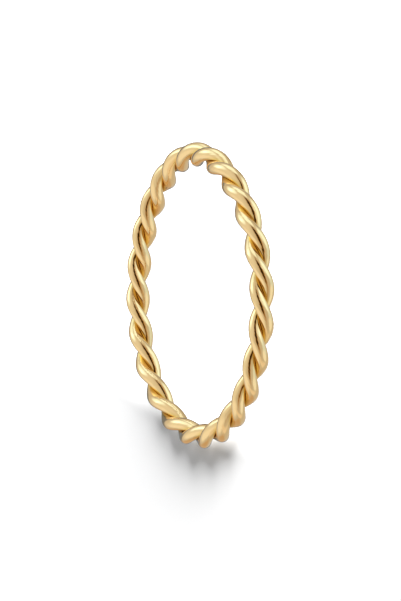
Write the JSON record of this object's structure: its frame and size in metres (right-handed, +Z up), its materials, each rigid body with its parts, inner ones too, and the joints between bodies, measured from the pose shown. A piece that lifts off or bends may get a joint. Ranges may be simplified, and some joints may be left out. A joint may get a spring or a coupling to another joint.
{
  "type": "rope twist ring",
  "caption": "Finger ring of round polished wires twisted round each other into a closed band, lying flat.",
  "frame": {"origin": "on the surface that the ring lies on, under the centre of the band", "axes": "+Z up along the ring's own axis; -Y is the side of the band that is nearest the camera in the picture"},
  "size_m": [0.0206, 0.0205, 0.0019],
  "materials": {
    "polished_gold": "polished yellow gold plate over silver"
  },
  "bodies": {
    "root": {"strand_a": "polished_gold", "strand_b": "polished_gold"}
  },
  "joints": []
}
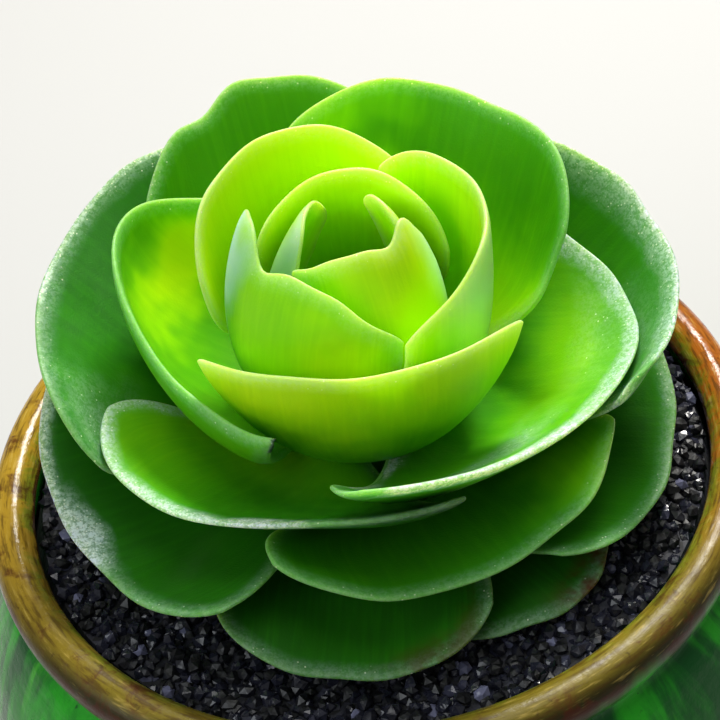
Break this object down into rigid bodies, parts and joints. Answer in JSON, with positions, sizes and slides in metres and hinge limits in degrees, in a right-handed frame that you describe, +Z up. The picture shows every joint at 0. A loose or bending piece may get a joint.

__________

→ Instructions for the task
Copy all data exactly, start to finish.

→ Answer to this problem
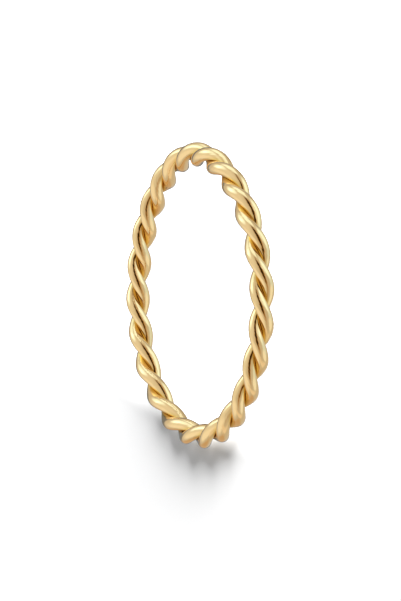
Write the JSON record of this object's structure: its frame and size in metres (right-handed, +Z up), its materials, each rigid body with its parts, inner ones too, and the joints between bodies, measured from the pose shown. A piece that lifts off or bends may get a joint. Ranges may be simplified, and some joints may be left out. A joint may get a spring or a coupling to another joint.
{
  "type": "rope twist ring",
  "caption": "Finger ring of round polished wires twisted round each other into a closed band, lying flat.",
  "frame": {"origin": "on the surface that the ring lies on, under the centre of the band", "axes": "+Z up along the ring's own axis; -Y is the side of the band that is nearest the camera in the picture"},
  "size_m": [0.0206, 0.0205, 0.0019],
  "materials": {
    "polished_gold": "polished yellow gold plate over silver"
  },
  "bodies": {
    "root": {"strand_a": "polished_gold", "strand_b": "polished_gold"}
  },
  "joints": []
}
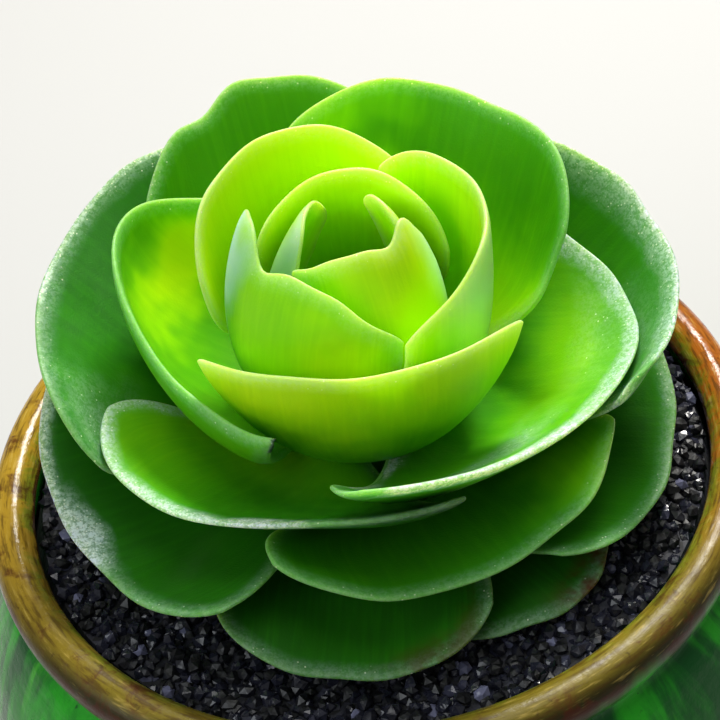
Break this object down into rigid bodies, parts and joints. Answer in JSON, with positions, sizes and slides in metres and hinge limits in degrees, in a right-handed frame that you describe, +Z up. The picture shows every joint at 0. A loose or bending piece may get a joint.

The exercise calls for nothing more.